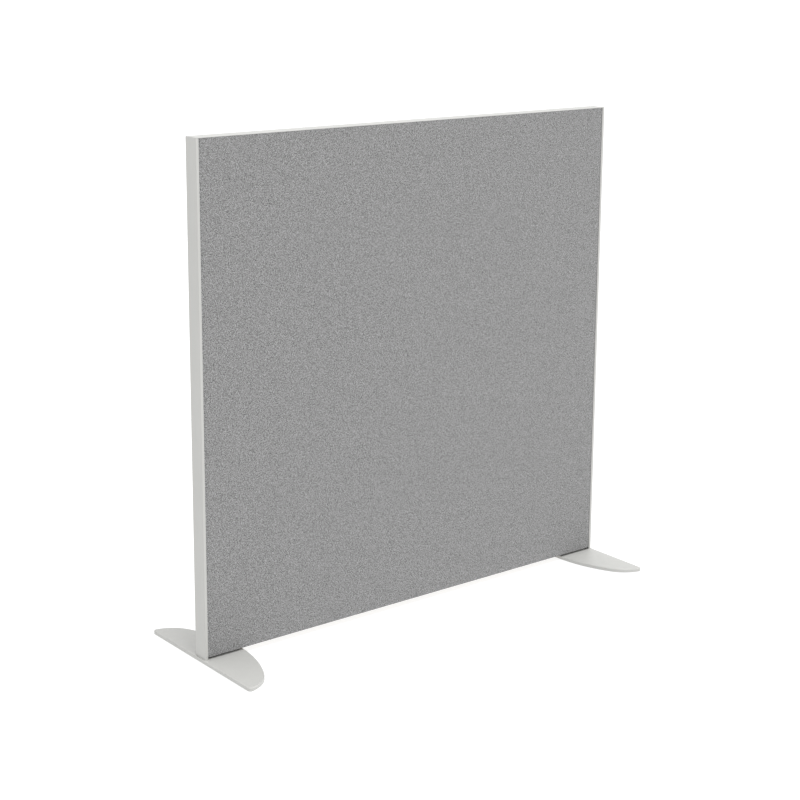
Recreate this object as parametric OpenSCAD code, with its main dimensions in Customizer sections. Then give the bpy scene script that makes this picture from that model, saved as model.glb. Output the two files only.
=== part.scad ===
// Free-standing fabric screen wall.
//
// An upholstered batten panel in slim aluminium edge trims stands on two half-moon
// steel feet. X runs along the wall, Y through it with the front at -Y, and Z up.
// The origin is on the floor, under the middle of the panel.

/* [Screen] */
// Width over the two side trims
screen_w = 1200; // [800:10:1600]
// Height from the floor to the top of the top trim
screen_h = 1180; // [900:10:1500]
// Depth over the trims' lips
screen_t = 42; // [38:1:60]

/* [Trims] */
// Thickness of the lips and of the top strip
trim_wall = 1.5; // [1.2:0.1:1.8]
// Thickness of a side trim's outer web
trim_web = 2; // [1.6:0.1:2.5]
// How far a side trim's lips reach over the fabric face, from the outer face
trim_lip = 7; // [5:0.5:12]
// Radius of the trims' outer corners
trim_corner_r = 1.2; // [0.6:0.1:1.4]
// Radius along the top strip's edges
cap_edge_r = 0.5; // [0.2:0.1:0.5]
// Length of the barbed tongue that holds a trim in its batten
tongue_l = 13; // [10:1:14]
// Thickness of the tongue's stem
tongue_t = 1.6; // [1.2:0.1:2]
// Width over the tongue's barbs
barb_w = 2.8; // [2.4:0.1:3]
// Distance from one barb to the next
barb_pitch = 3; // [2.5:0.5:4]

/* [Upholstery] */
// Thickness of the fabric
fabric_t = 1; // [0.6:0.1:1.5]
// Distance between the two fabrics' hems on the panel's edge
hem_gap = 16; // [16:1:24]
// Thickness of the wadding under the fabric
wadding_t = 3; // [2:0.5:5]
// Thickness of the facing boards
board_t = 3; // [2:0.5:4]

/* [Batten frame] */
// Width of a batten, in the plane of the panel
batten_w = 45; // [44:1:70]
// Width of the groove that takes a tongue
groove_w = 3; // [3:0.1:3.4]
// Diameter of the dowels
dowel_d = 8; // [6:1:8]
// Length of the dowels
dowel_l = 50; // [40:2:50]
// Distance between the two dowels of a joint
dowel_spacing = 16; // [12:1:16]
// Space between the absorber pads and the battens round them
infill_clear = 0.5; // [0.2:0.1:2]

/* [Feet] */
// Length of a foot, front to back
foot_l = 408; // [380:2:500]
// Depth of a foot, from its straight edge to the top of its curve
foot_w = 109; // [104:1:130]
// Thickness of the foot plate
foot_t = 8; // [7:1:10]
// Radius of the curve's two ends
foot_end_r = 90; // [75:5:100]
// How far the end arcs' centres lie behind the straight edge
foot_end_back = 10; // [0:1:12]
// Radius between the straight edge and the curve
foot_corner_r = 8; // [5:1:12]
// Radius along the plate's top edge
foot_edge_r = 2; // [1:0.5:3]
// How far the straight edge stands out past the side trim
foot_out = 4; // [0:1:10]
// Thickness of the rubber strip between the panel and the foot
strip_t = 4.5; // [3:0.5:8]
// Width of the rubber strip
strip_w = 26; // [20:1:30]

/* [Foot fasteners] */
// Distance between a foot's two screws
screw_spacing = 50; // [40:5:50]
// Distance of the outer screw from the panel's end
screw_inset = 28; // [26:1:30]
// Length of an insert, without its flange
insert_l = 18; // [14:1:18]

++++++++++

#### [WHAT YOU NEED TO DO]
Word for word, reproduce the listing above from its start up to and including the line that has "screen_t = 42; // [38:1:60]". Give only those lines.

#### [WRITTEN ANSWER]
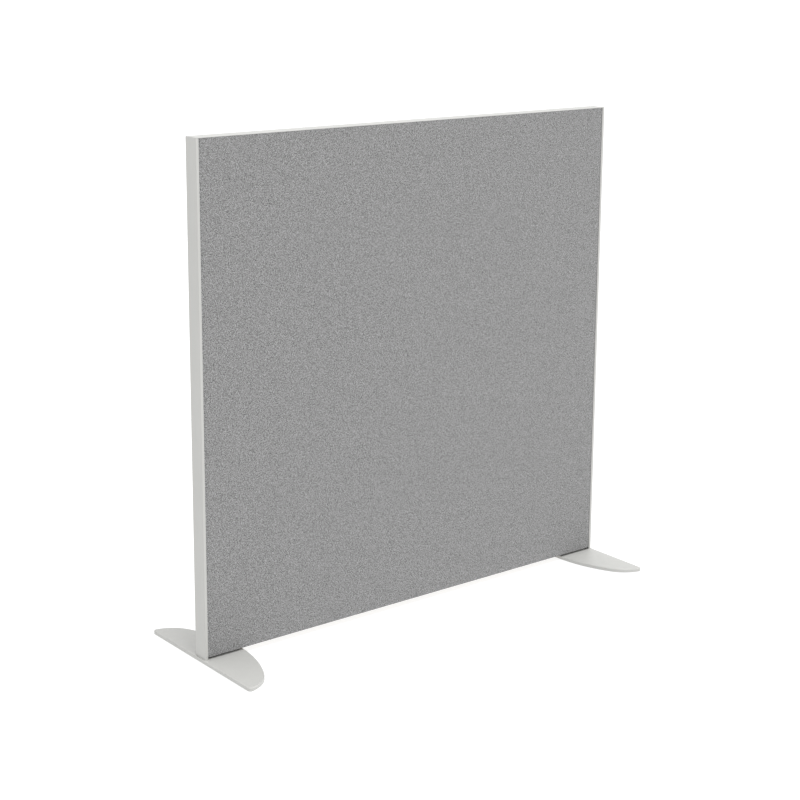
Recreate this object as parametric OpenSCAD code, with its main dimensions in Customizer sections. Then give the bpy scene script that makes this picture from that model, saved as model.glb. Output the two files only.
=== part.scad ===
// Free-standing fabric screen wall.
//
// An upholstered batten panel in slim aluminium edge trims stands on two half-moon
// steel feet. X runs along the wall, Y through it with the front at -Y, and Z up.
// The origin is on the floor, under the middle of the panel.

/* [Screen] */
// Width over the two side trims
screen_w = 1200; // [800:10:1600]
// Height from the floor to the top of the top trim
screen_h = 1180; // [900:10:1500]
// Depth over the trims' lips
screen_t = 42; // [38:1:60]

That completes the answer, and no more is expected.